Murray Perahia (piano)

M. Perahia (© Felix Broede)

“The sonata was not conceived as a classical monument or an act of piety, but as an act of violence that sought paradoxically to reconquer a tradition in a time of revolution by making it radically new.”
Charles Rosen on the “Hammerklavier”

Spring is in the air, so it must be time for Murray Perahia’s annual New York recital. The pianist’s pattern for many years has been to reserve a space at either Lincoln Center or Carnegie Hall approximately two years in advance but not to announce his program until just a few months before the actual date of the performance. This increases the desirability of reserving seats well in advance, especially since one knows that the bill of fare will be traditional but adventurous. Add to that his extremely impressive record of consistency and a good time will be had by all.

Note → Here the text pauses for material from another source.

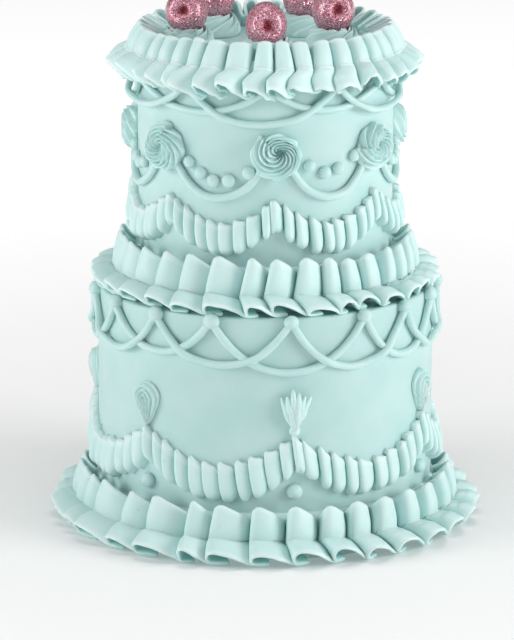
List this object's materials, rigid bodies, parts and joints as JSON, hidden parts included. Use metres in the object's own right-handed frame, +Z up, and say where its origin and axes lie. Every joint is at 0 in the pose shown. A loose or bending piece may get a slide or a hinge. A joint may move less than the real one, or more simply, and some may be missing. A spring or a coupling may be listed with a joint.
{
  "type": "tiered cake",
  "caption": "Tall two-tier buttercream cake with ruffled borders, swags, drop strings, rosettes and glittered cherries on top.",
  "frame": {"origin": "middle of the flat underside, on the surface that the cake stands on", "axes": "+Z up along the axis of both tiers, -Y towards the front that the picture shows, +X to the right of that front"},
  "size_m": [0.2835, 0.2835, 0.3543],
  "materials": {
    "aqua_icing": "satin buttercream, pale aqua",
    "pink_glitter": "edible glitter over a cherry, dusty pink"
  },
  "bodies": {
    "root": {"base_ruffle": "aqua_icing", "cherry_1": "pink_glitter", "cherry_2": "pink_glitter", "cherry_3": "pink_glitter", "cherry_4": "pink_glitter", "cherry_5": "pink_glitter", "lower_garland": "aqua_icing", "lower_strings": "aqua_icing", "lower_tier": "aqua_icing", "middle_ruffle": "aqua_icing", "rosette_string_1": "aqua_icing", "rosette_string_2": "aqua_icing", "rosette_string_3": "aqua_icing", "rosette_string_4": "aqua_icing", "rosette_string_5": "aqua_icing", "rosette_string_6": "aqua_icing", "rosette_string_7": "aqua_icing", "shell_1": "aqua_icing", "shell_2": "aqua_icing", "shell_3": "aqua_icing", "shell_4": "aqua_icing", "shell_5": "aqua_icing", "shell_6": "aqua_icing", "shell_7": "aqua_icing", "side_rosette_1": "aqua_icing", "side_rosette_2": "aqua_icing", "side_rosette_3": "aqua_icing", "side_rosette_4": "aqua_icing", "side_rosette_5": "aqua_icing", "side_rosette_6": "aqua_icing", "side_rosette_7": "aqua_icing", "top_rosette_1": "aqua_icing", "top_rosette_2": "aqua_icing", "top_rosette_3": "aqua_icing", "top_rosette_4": "aqua_icing", "top_rosette_5": "aqua_icing", "top_ruffle": "aqua_icing", "upper_garland": "aqua_icing", "upper_strings": "aqua_icing", "upper_tier": "aqua_icing"}
  },
  "joints": []
}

Boris Kroyt, violist of the Budapest String Quartet for many years, remembers playing sonatas with Perahia when the pianist was sixteen and performing at Marlboro in Vermont. The Russian (all of the Budapest’s members were Russian in those days) was amazed at the level of intuition and scholarship of the young musician as he pointed out to the much older performer many of the subtleties of composition in the duets that they were preparing for concert performance. Nothing has changed: Perahia always emphasizes something new in the old warhorses that he loves to present. Nobody – repeat nobody – has ever played the Mozart concertos as beautifully as he did with the English Chamber Orchestra back in the day.

This afternoon’s program was vintage Perahia: one third Classical, one third Romantic and one third Classical ushering in Romantic. Mozart only wrote two piano sonatas in a minor key, the K. 310 one of the gloomiest of his over 600 compositions. The Paris period included the death of his mother and the realization that he was financially and spiritually alone in the world. Although there are some close seconds, for me this sonata is the most affecting work in all of Mozart, right up there with the Clarinet Quintet and Soave sia il vento. You can hear the anguish in every note, even during the playful sections.

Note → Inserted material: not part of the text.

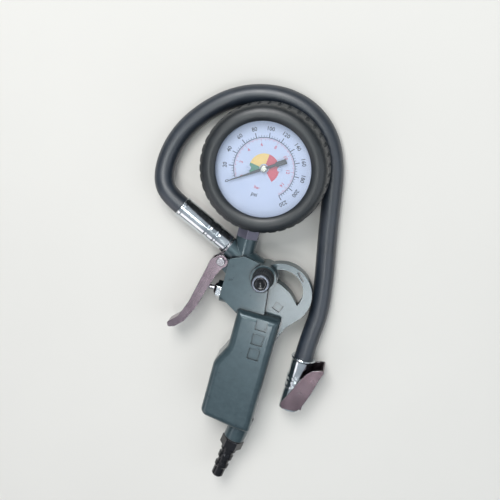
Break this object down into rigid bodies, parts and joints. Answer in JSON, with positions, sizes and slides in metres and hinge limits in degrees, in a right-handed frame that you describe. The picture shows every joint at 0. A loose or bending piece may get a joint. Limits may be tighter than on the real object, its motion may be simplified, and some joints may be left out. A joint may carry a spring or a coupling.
{
  "type": "tyre inflator with gauge",
  "caption": "Pistol-grip tyre inflator with a dial gauge in a rubber boot, trigger and bleed valves, a hanging hook and a whip hose with a clip-on chuck.",
  "frame": {"origin": "centre of the rigid gun's box (without the hose and chuck), on the surface that it lies on", "axes": "+Z out of the dial, +Y along the handle towards the gauge, -X is the trigger side and +X the hanging hook"},
  "size_m": [0.1377, 0.2576, 0.038],
  "materials": {
    "body_paint": "dark teal-grey satin paint on a die-cast body",
    "chrome": "bright plating",
    "trigger_steel": "zinc-plated pressed steel with a pinkish tint",
    "zinc_steel": "zinc-plated turned steel",
    "dark_steel": "blackened steel, oiled",
    "neck_metal": "dark plum-grey coated brass",
    "case_steel": "black stove enamel",
    "brass": "turned and stamped brass",
    "bronze": "sintered bronze",
    "spring_steel": "drawn wire",
    "boot_rubber": "moulded matt rubber",
    "hose_rubber": "smooth extruded rubber",
    "seal_rubber": "matt",
    "black_plastic": "moulded, knurled",
    "dial_white": "white enamel with printed scales",
    "pointer_black": "matt black",
    "lens_clear": "clear flat window"
  },
  "bodies": {
    "gun": {"gun_body": "body_paint", "inlet_plug": "dark_steel", "inlet_seal": "seal_rubber", "inlet_filter": "bronze", "hose_fitting": "zinc_steel", "hose_ferrule": "chrome", "hose_end_gun": "hose_rubber", "hose": "hose_rubber", "hose_end_chuck": "hose_rubber", "trigger_pin": "zinc_steel", "trigger_clip": "spring_steel", "valve_gland_nut": "chrome", "gland_o_ring": "seal_rubber", "valve_seat": "brass", "seat_o_ring": "seal_rubber", "valve_spring": "spring_steel", "bleed_collar": "black_plastic", "button_ring": "chrome", "collar_o_ring": "seal_rubber", "bleed_spring": "spring_steel", "rubber_boot": "boot_rubber", "gauge_case": "case_steel", "case_vent_plug": "seal_rubber", "lens_gasket": "seal_rubber", "lens": "lens_clear", "bezel_ring": "chrome", "gauge_socket": "neck_metal", "bourdon_tube": "brass", "bourdon_tip": "brass", "movement_rear_plate": "brass", "movement_front_plate": "brass", "movement_pillars": "brass", "movement_screws": "spring_steel", "hairspring": "brass", "dial_posts": "brass", "dial_plate": "dial_white", "dial_screws": "spring_steel", "chuck_ferrule": "chrome", "chuck_body": "chrome", "chuck_gasket": "seal_rubber", "chuck_depressor": "brass", "chuck_lever_pin": "zinc_steel", "chuck_spring": "spring_steel"},
    "trigger": {"trigger": "trigger_steel"},
    "valve": {"valve_stem": "zinc_steel", "valve_disc": "seal_rubber"},
    "bleed": {"bleed_button": "dark_steel", "bleed_seal": "seal_rubber"},
    "sector": {"sector_gear": "brass", "link_rivet": "brass"},
    "pinion": {"pinion_arbor": "brass", "pointer": "pointer_black", "pointer_cap": "brass"},
    "link": {"link": "brass"},
    "chuck_lever": {"chuck_lever": "trigger_steel"}
  },
  "joints": [
    {"name": "trigger_pivot", "type": "hinge", "parent": "gun", "child": "trigger", "pos_m": [-0.0117, 0.0208, 0.0135], "axis": [0, 0, 1], "range_deg": [0, 10], "stiffness_Nm_per_rad": 1.5, "springref_deg": -2.86},
    {"name": "valve_slide", "type": "slide", "parent": "gun", "child": "valve", "axis": [1, 0, 0], "range_m": [0, 0.0038], "deforming": ["valve_spring"]},
    {"name": "bleed_slide", "type": "slide", "parent": "gun", "child": "bleed", "axis": [0, 0, -1], "range_m": [0, 0.0025], "stiffness_N_per_m": 800, "springref_m": -0.001, "deforming": ["bleed_spring"]},
    {"name": "sector_pivot", "type": "hinge", "parent": "gun", "child": "sector", "pos_m": [0.0099, 0.0756, 0.0125], "axis": [0, 0, 1], "range_deg": [0, 37.1], "stiffness_Nm_per_rad": 0.01, "springref_deg": -2.86},
    {"name": "pointer_spin", "type": "hinge", "parent": "gun", "child": "pinion", "pos_m": [0, 0.0855, 0.0125], "axis": [0, 0, 1], "range_deg": [-260, 0]},
    {"name": "link_swing", "type": "hinge", "parent": "sector", "child": "link", "pos_m": [0.01654, 0.07337, 0.0136], "axis": [0, 0, 1], "range_deg": [-38, 0]},
    {"name": "chuck_lever_pivot", "type": "hinge", "parent": "gun", "child": "chuck_lever", "pos_m": [0.0589, -0.05, 0.0093], "axis": [0, 0, 1], "range_deg": [0, 12], "stiffness_Nm_per_rad": 0.6, "springref_deg": -5.73, "deforming": ["chuck_spring"]}
  ],
  "couplings": [
    {"joint": "valve_slide", "follows": "trigger_pivot", "m_per_rad": 0.0212},
    {"joint": "pointer_spin", "follows": "sector_pivot", "ratio": -7},
    {"joint": "link_swing", "follows": "sector_pivot", "ratio": -1}
  ]
}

Perahia dazzled with an approach more fitting for an actor or an operatic singer, deploying virtual poetry to emphasize the most emotional moments of the Mozart after taking a stately approach to the Haydn, introducing the piece as if it were the Haydn Variations of Brahms with an airy introduction that was communicated masterfully. There were, however, just enough wrong notes to cause a bit of concern.

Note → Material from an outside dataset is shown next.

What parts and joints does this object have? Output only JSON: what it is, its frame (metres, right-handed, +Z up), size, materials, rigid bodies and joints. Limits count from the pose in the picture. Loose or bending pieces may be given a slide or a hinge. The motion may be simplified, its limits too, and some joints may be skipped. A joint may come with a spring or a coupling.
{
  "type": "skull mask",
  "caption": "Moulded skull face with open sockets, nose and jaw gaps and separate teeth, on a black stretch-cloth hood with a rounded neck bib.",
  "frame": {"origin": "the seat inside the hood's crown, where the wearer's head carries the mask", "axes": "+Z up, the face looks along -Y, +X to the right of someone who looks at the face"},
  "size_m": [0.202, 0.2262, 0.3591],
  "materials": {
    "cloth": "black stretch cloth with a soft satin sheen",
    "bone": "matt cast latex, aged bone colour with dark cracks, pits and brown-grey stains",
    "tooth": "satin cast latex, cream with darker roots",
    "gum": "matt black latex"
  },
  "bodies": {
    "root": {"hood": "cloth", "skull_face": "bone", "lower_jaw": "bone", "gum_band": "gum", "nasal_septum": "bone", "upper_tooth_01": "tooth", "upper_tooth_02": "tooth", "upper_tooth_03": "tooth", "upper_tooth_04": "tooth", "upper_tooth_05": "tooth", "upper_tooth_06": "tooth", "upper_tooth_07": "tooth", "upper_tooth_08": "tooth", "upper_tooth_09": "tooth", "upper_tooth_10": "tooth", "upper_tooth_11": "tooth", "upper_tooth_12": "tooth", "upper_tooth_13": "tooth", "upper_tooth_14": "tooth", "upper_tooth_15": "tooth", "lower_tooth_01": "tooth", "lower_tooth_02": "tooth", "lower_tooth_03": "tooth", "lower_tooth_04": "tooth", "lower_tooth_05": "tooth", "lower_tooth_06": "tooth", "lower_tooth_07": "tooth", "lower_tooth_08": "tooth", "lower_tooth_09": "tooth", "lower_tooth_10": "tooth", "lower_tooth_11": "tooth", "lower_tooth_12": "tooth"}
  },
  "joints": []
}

This thoughtful pianist presented the quintet of Brahms pieces as if they were movements in a composed set. This would have been a thought provoking approach had not the crowd interfered with applause and cell phone dander, Perahia having to wait for quite a long time between numbers one and two while some oaf let their device spew forth something we shall charitably label “music”. The opening ballade was jauntier than in most presentations, the first intermezzo lovely in its barcarolle section, the third could have benefitted from more rubato but was eloquent nonetheless, the final capriccio playful and triumphant. Clearly the best performance of the day, but storm clouds were gathering on the horizon.

Recently Emanuel Ax featured forward-looking Beethoven sonatas in his recital; this afternoon Perahia focused on the last sonata that looks adventurously backward. Especially in its slow movement, the “Hammerklavier” returns to the strict compositional rules of the 18th century. I’m sure that this sonata sounded superb in rehearsal, but this day Mr. Perahia was simply overmatched. In an aural representation of the idiom “the left hand doesn’t know what the right hand is doing”, the bass line was steady but the melodies were pounded out as if they were being exorcised. This led to a surprising number of minor second clashes that added some Herculean struggles that simply do not exist on the printed page. In the Adagio sostenuto the performer made a nice recovery, but its memory was quickly erased in a flurry of clangers in the final movement. Just a bad day, I’m guessing, and quickly exorcised with perhaps just a bit of self-evaluation before selecting future repertoire.

Murray Perahia will be appearing at Carnegie Hall on May 19, 2017. Best to order your tickets now, as no program has been announced.